Instructions to follow: Will you return, word for word, only the lines from the top of the data below down to and including the one with "LIP_STEPS = 4"?

Supplied information:

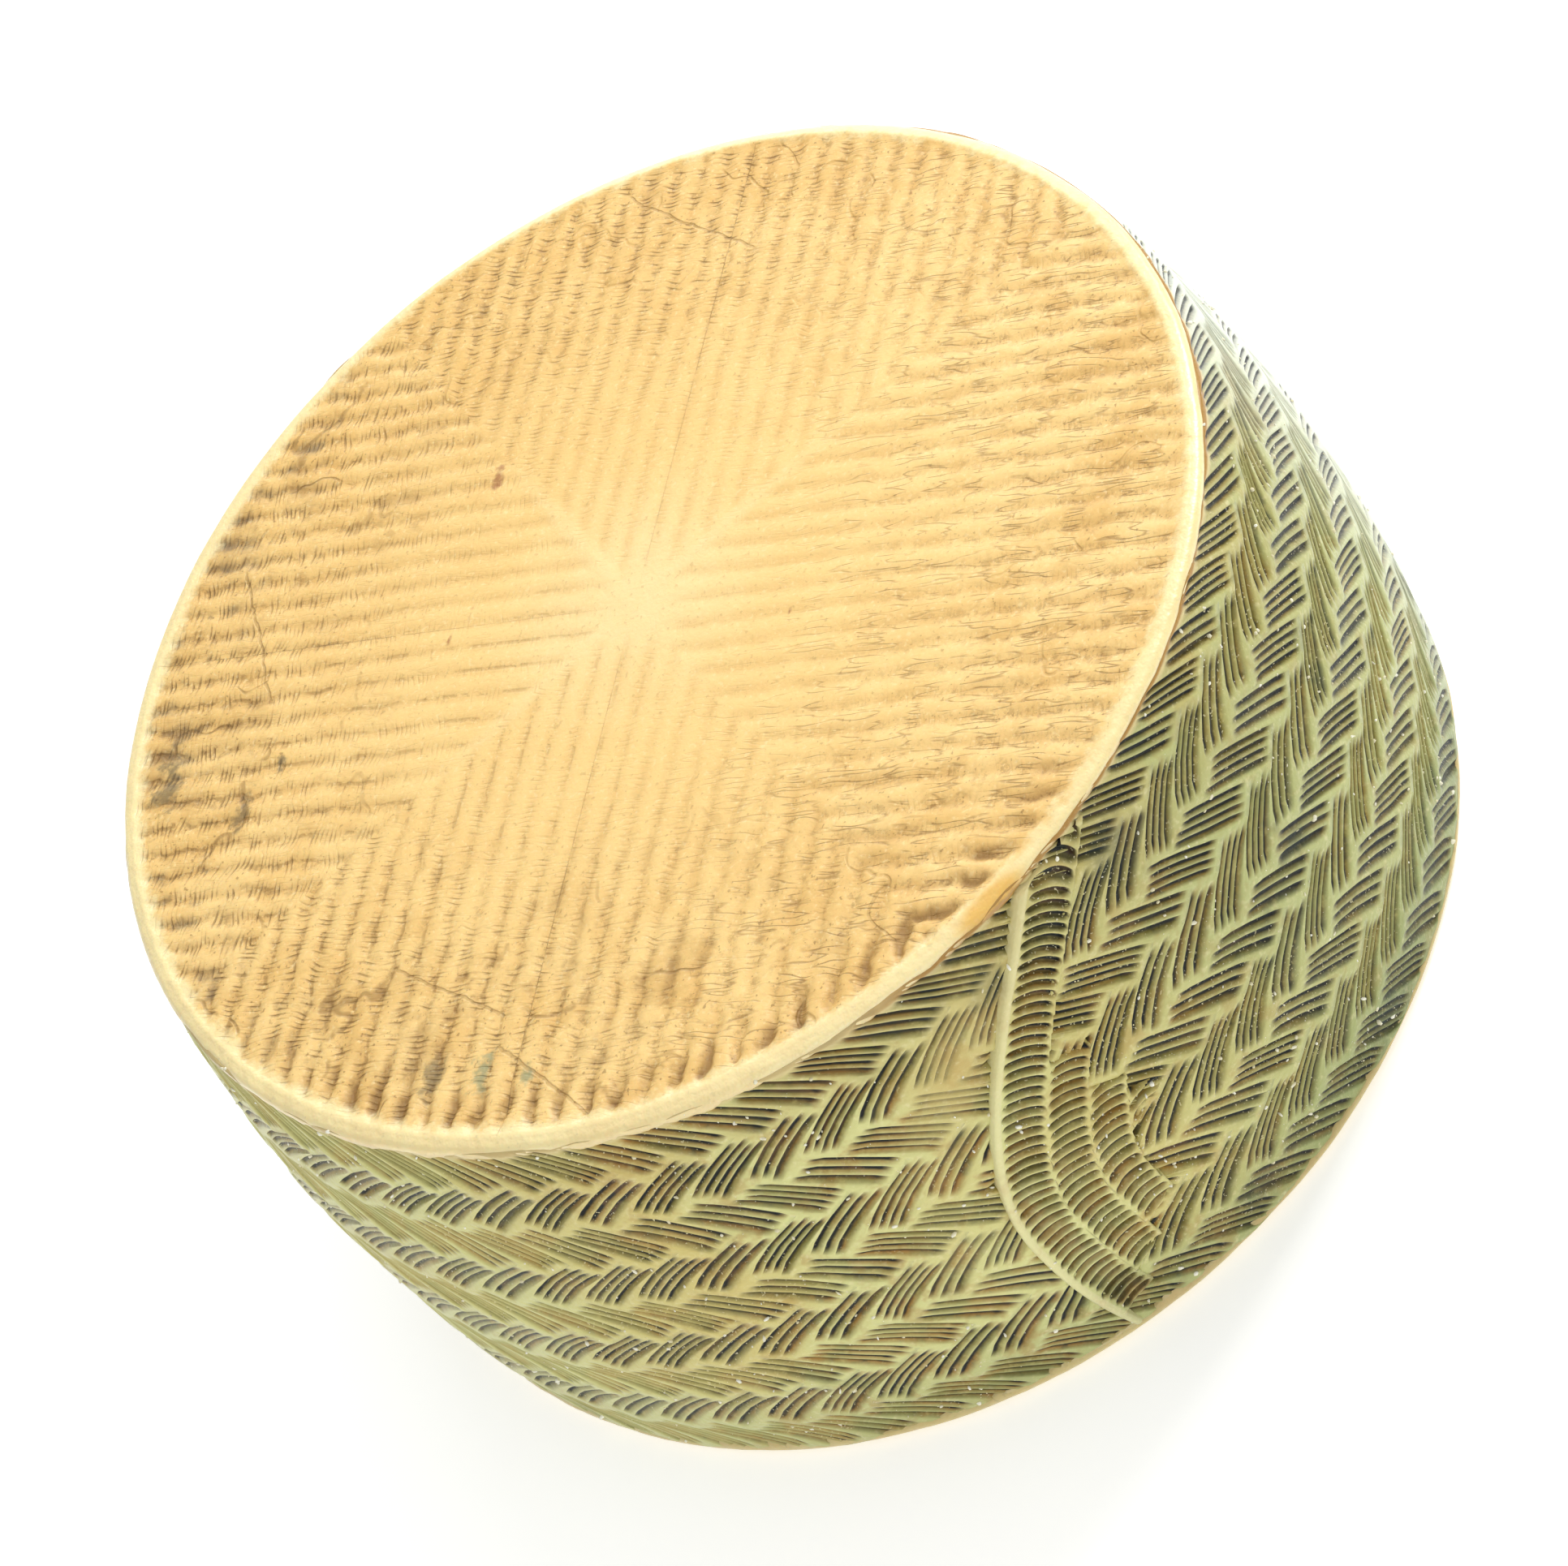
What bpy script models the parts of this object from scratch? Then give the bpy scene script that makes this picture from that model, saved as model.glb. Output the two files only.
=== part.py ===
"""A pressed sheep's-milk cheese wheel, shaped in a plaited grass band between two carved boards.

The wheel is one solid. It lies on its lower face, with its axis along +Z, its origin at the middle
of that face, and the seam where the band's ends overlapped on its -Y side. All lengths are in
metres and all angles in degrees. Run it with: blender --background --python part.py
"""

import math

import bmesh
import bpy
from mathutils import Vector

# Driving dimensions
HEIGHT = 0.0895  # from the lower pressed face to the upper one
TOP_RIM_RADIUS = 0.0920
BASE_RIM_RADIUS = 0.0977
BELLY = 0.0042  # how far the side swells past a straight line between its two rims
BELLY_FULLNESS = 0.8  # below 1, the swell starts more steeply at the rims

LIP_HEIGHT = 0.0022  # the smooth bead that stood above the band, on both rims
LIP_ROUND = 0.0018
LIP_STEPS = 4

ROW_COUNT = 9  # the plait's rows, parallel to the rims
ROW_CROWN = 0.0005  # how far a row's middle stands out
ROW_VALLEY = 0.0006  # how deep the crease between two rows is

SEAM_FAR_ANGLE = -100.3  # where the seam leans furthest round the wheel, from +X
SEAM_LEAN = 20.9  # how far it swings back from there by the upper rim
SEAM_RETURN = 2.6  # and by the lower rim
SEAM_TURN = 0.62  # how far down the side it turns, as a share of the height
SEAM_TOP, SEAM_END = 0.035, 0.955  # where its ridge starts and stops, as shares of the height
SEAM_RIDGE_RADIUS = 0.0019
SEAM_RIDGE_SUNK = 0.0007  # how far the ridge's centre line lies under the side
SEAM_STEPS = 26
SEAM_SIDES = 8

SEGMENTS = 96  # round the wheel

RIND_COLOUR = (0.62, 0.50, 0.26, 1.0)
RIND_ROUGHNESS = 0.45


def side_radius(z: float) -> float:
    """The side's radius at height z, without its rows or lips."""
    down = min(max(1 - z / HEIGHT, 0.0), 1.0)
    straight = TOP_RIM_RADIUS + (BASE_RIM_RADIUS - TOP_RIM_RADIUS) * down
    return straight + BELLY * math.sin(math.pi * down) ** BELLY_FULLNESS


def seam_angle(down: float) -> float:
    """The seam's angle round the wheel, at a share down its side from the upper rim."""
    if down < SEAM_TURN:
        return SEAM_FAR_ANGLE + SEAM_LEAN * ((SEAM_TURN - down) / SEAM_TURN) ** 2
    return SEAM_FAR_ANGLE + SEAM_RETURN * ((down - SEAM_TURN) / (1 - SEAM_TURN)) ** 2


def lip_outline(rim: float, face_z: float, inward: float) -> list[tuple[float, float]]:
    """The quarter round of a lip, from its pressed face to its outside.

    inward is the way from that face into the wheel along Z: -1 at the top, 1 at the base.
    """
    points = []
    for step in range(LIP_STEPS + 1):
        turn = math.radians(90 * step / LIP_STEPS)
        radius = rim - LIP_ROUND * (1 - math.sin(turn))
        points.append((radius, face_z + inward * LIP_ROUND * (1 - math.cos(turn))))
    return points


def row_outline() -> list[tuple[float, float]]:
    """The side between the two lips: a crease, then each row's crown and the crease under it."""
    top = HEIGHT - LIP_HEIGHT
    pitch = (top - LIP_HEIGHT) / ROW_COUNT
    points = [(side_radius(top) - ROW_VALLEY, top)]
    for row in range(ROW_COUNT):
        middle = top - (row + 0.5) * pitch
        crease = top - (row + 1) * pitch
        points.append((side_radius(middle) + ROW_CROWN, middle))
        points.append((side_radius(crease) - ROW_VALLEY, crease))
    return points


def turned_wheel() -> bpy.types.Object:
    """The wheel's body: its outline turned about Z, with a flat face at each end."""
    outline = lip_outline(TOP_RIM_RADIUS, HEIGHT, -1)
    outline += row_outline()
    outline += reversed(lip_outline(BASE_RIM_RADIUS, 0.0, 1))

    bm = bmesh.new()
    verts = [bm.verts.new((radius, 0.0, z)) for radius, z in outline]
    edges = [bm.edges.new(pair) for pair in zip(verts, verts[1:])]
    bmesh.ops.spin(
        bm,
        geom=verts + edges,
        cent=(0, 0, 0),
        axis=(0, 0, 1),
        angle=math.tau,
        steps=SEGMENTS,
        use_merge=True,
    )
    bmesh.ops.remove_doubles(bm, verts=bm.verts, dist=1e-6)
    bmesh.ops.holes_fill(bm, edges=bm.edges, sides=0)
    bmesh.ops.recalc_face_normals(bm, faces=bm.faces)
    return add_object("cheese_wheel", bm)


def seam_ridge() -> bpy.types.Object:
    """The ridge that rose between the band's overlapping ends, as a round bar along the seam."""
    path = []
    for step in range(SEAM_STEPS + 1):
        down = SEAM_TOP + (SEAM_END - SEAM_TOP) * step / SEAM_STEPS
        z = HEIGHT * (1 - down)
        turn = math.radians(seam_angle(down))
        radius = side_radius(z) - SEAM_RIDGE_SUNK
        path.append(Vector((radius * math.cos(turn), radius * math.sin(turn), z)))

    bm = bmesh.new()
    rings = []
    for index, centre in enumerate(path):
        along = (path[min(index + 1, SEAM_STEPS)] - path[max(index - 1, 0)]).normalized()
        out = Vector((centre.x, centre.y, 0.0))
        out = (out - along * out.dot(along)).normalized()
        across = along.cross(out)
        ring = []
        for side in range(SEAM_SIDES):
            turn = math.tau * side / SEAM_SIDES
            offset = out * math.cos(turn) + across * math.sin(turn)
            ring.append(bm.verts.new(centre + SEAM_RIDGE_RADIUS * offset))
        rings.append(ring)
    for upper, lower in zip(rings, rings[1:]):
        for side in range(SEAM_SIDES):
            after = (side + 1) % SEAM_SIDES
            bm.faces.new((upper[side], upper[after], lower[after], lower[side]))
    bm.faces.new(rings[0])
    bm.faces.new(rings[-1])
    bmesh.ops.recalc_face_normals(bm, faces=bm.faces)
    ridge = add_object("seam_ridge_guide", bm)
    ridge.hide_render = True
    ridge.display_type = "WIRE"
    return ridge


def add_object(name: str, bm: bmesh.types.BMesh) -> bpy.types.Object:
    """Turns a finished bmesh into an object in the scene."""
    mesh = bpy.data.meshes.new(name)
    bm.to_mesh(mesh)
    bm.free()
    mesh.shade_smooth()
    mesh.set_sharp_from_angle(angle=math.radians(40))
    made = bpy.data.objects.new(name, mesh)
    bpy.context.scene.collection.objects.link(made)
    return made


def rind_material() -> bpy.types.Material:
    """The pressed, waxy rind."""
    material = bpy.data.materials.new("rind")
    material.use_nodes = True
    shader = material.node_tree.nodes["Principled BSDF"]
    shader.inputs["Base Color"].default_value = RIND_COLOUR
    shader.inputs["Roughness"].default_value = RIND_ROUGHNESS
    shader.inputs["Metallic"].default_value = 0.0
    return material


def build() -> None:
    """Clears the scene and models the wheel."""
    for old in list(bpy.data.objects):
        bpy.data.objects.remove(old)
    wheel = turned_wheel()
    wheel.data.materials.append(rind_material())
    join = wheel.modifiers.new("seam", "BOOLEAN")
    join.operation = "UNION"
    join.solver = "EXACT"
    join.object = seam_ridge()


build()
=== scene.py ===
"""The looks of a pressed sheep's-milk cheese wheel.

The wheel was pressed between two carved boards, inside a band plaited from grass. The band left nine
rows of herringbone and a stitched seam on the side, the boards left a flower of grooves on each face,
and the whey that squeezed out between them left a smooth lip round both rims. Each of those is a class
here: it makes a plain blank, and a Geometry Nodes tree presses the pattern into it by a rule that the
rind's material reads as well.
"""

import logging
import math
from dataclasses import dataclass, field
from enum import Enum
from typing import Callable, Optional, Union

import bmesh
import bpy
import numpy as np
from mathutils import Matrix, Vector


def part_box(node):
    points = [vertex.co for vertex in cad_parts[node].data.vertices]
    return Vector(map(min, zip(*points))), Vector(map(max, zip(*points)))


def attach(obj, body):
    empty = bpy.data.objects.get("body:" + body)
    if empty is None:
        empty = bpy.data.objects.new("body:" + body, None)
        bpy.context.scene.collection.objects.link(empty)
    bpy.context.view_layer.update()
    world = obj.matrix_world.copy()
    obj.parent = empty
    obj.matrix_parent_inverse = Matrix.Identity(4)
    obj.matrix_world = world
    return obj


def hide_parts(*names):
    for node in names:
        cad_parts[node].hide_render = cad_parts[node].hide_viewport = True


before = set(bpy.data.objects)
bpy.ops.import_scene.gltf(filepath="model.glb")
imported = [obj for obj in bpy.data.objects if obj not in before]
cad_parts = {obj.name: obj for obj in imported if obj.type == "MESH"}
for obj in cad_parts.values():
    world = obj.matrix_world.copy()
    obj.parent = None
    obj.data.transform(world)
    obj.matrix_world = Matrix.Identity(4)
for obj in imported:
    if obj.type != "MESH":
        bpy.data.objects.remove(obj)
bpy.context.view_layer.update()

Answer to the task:
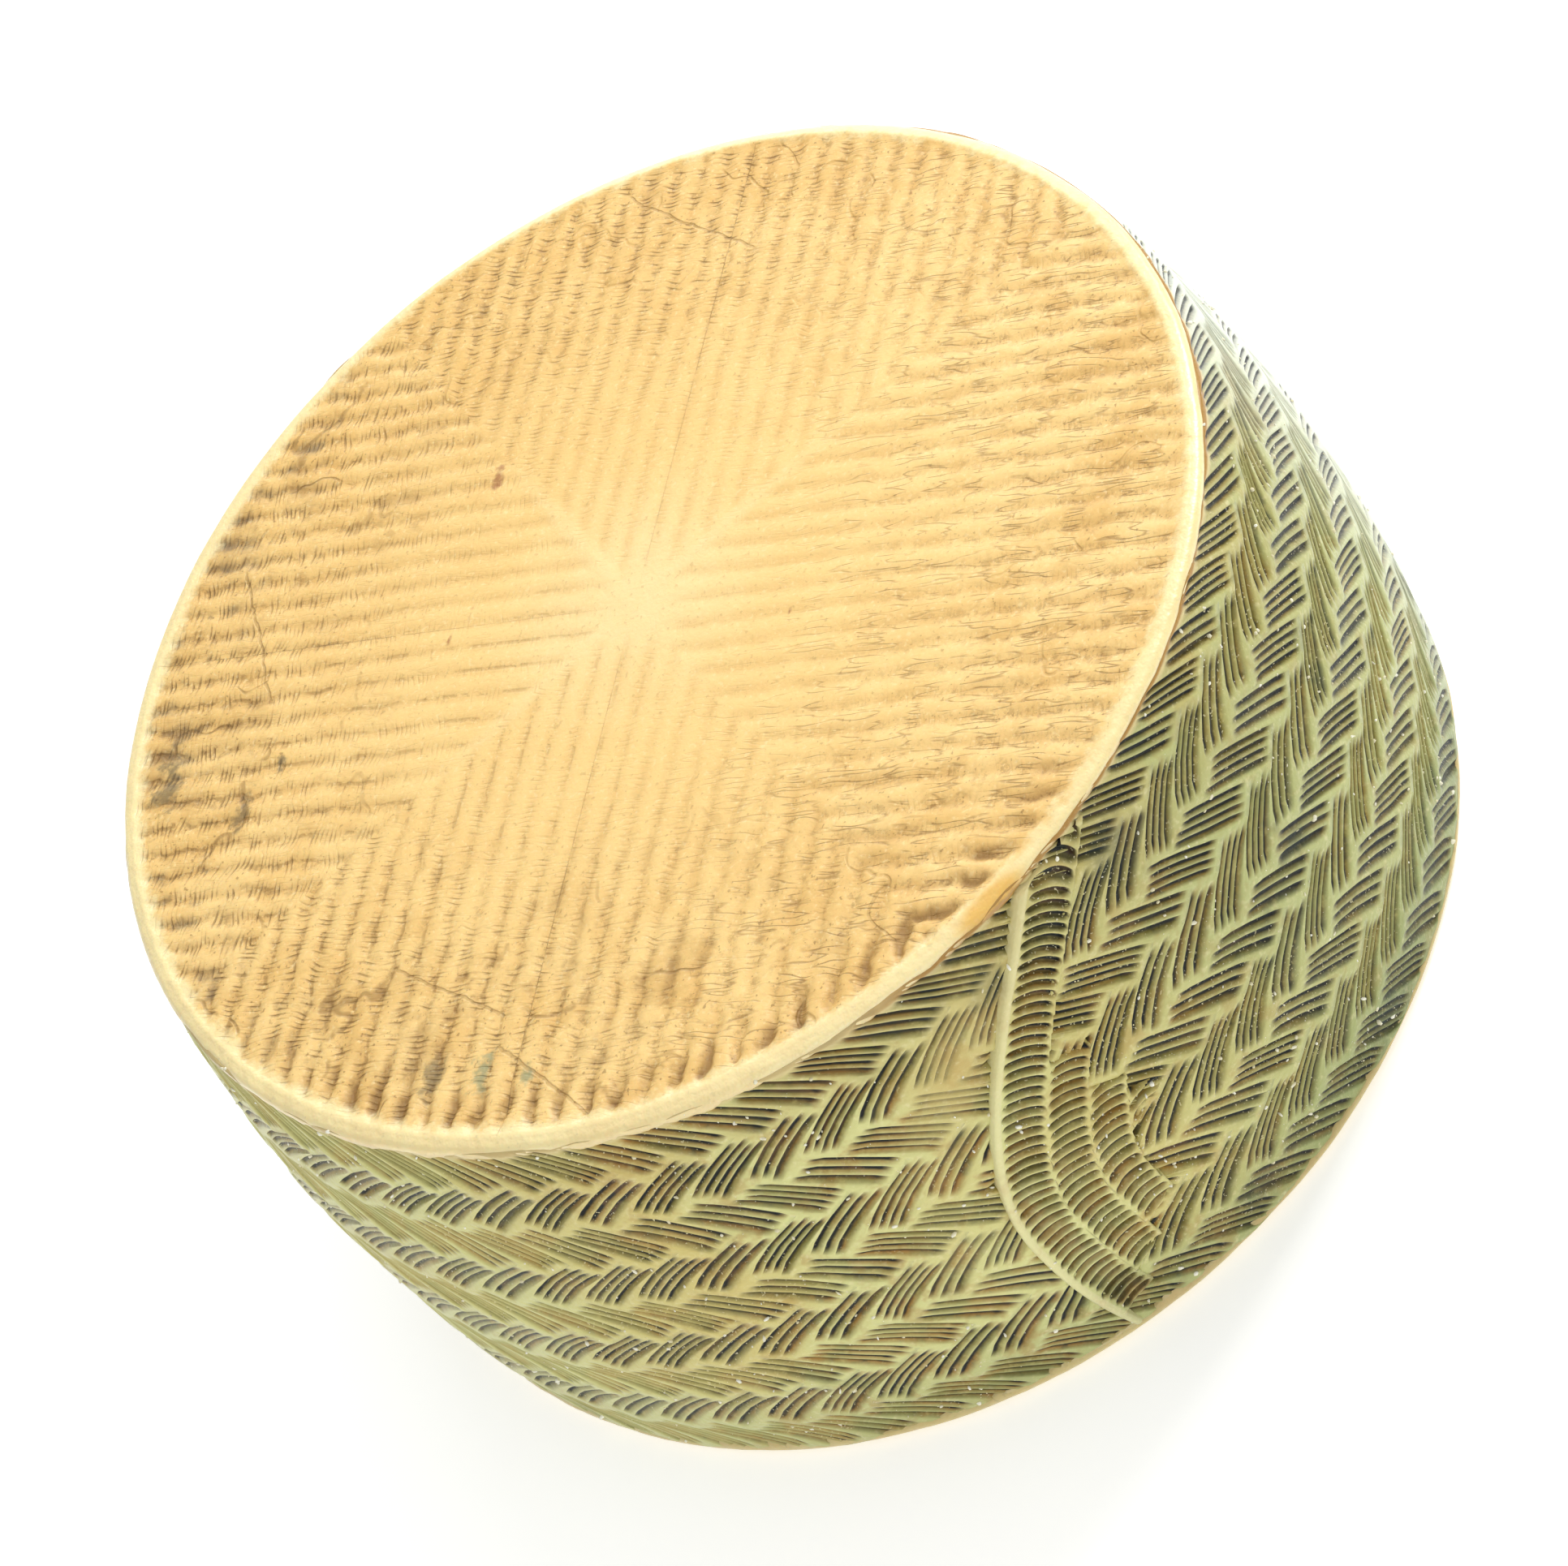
What bpy script models the parts of this object from scratch? Then give the bpy scene script that makes this picture from that model, saved as model.glb. Output the two files only.
=== part.py ===
"""A pressed sheep's-milk cheese wheel, shaped in a plaited grass band between two carved boards.

The wheel is one solid. It lies on its lower face, with its axis along +Z, its origin at the middle
of that face, and the seam where the band's ends overlapped on its -Y side. All lengths are in
metres and all angles in degrees. Run it with: blender --background --python part.py
"""

import math

import bmesh
import bpy
from mathutils import Vector

# Driving dimensions
HEIGHT = 0.0895  # from the lower pressed face to the upper one
TOP_RIM_RADIUS = 0.0920
BASE_RIM_RADIUS = 0.0977
BELLY = 0.0042  # how far the side swells past a straight line between its two rims
BELLY_FULLNESS = 0.8  # below 1, the swell starts more steeply at the rims

LIP_HEIGHT = 0.0022  # the smooth bead that stood above the band, on both rims
LIP_ROUND = 0.0018
LIP_STEPS = 4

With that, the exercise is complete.